▶ **Given request**:
Search the listing for "that" and copy every line where it appears.

※ ※ ※

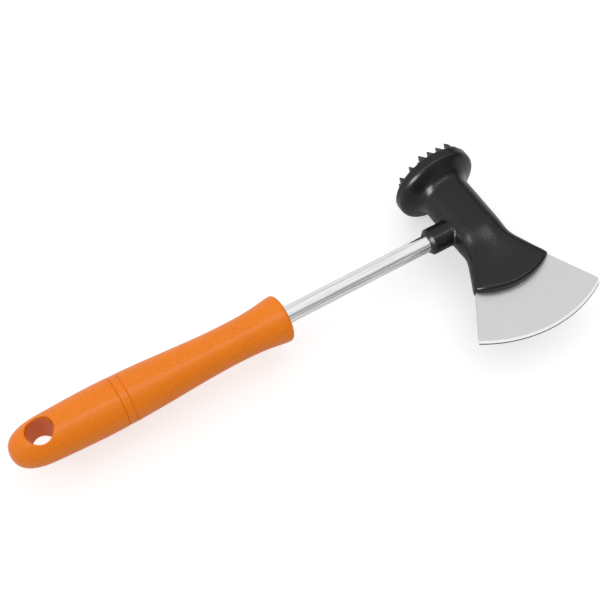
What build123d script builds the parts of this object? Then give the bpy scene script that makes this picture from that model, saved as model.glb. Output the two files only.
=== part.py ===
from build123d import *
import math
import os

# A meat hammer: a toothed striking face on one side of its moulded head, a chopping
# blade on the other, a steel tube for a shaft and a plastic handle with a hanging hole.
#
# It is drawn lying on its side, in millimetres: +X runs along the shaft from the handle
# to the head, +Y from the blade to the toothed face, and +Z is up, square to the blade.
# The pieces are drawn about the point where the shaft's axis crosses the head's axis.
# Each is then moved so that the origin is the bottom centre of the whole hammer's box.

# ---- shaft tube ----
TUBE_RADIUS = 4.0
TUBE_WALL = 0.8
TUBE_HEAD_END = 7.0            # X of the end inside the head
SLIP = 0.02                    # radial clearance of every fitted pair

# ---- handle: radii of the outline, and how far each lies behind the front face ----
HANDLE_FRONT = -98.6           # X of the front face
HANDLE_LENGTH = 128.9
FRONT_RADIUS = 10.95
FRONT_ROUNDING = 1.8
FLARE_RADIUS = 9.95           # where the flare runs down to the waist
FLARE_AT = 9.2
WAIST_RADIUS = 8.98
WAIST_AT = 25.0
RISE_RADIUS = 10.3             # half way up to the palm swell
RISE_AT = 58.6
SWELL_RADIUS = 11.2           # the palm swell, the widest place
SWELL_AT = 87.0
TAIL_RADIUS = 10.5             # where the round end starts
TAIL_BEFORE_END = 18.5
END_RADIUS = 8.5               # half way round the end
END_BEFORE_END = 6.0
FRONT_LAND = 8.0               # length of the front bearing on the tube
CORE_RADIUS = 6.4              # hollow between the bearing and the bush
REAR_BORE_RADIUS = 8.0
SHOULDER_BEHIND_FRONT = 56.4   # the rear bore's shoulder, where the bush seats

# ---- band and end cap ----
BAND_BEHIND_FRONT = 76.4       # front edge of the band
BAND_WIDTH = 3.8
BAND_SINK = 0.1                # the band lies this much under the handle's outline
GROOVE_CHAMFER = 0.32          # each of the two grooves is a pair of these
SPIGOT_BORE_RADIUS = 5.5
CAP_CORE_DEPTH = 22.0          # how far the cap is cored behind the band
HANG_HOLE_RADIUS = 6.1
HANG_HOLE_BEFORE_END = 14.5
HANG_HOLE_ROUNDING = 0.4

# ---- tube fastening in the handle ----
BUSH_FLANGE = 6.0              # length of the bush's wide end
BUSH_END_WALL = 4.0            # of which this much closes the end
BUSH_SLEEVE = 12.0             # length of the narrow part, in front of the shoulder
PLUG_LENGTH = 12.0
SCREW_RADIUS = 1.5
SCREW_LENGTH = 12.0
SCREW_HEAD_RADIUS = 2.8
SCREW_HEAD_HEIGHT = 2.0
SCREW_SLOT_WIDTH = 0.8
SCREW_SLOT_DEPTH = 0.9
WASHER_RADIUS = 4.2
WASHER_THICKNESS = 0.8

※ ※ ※

▶ **Reply to the task**:
What build123d script builds the parts of this object? Then give the bpy scene script that makes this picture from that model, saved as model.glb. Output the two files only.
# Each is then moved so that the origin is the bottom centre of the whole hammer's box.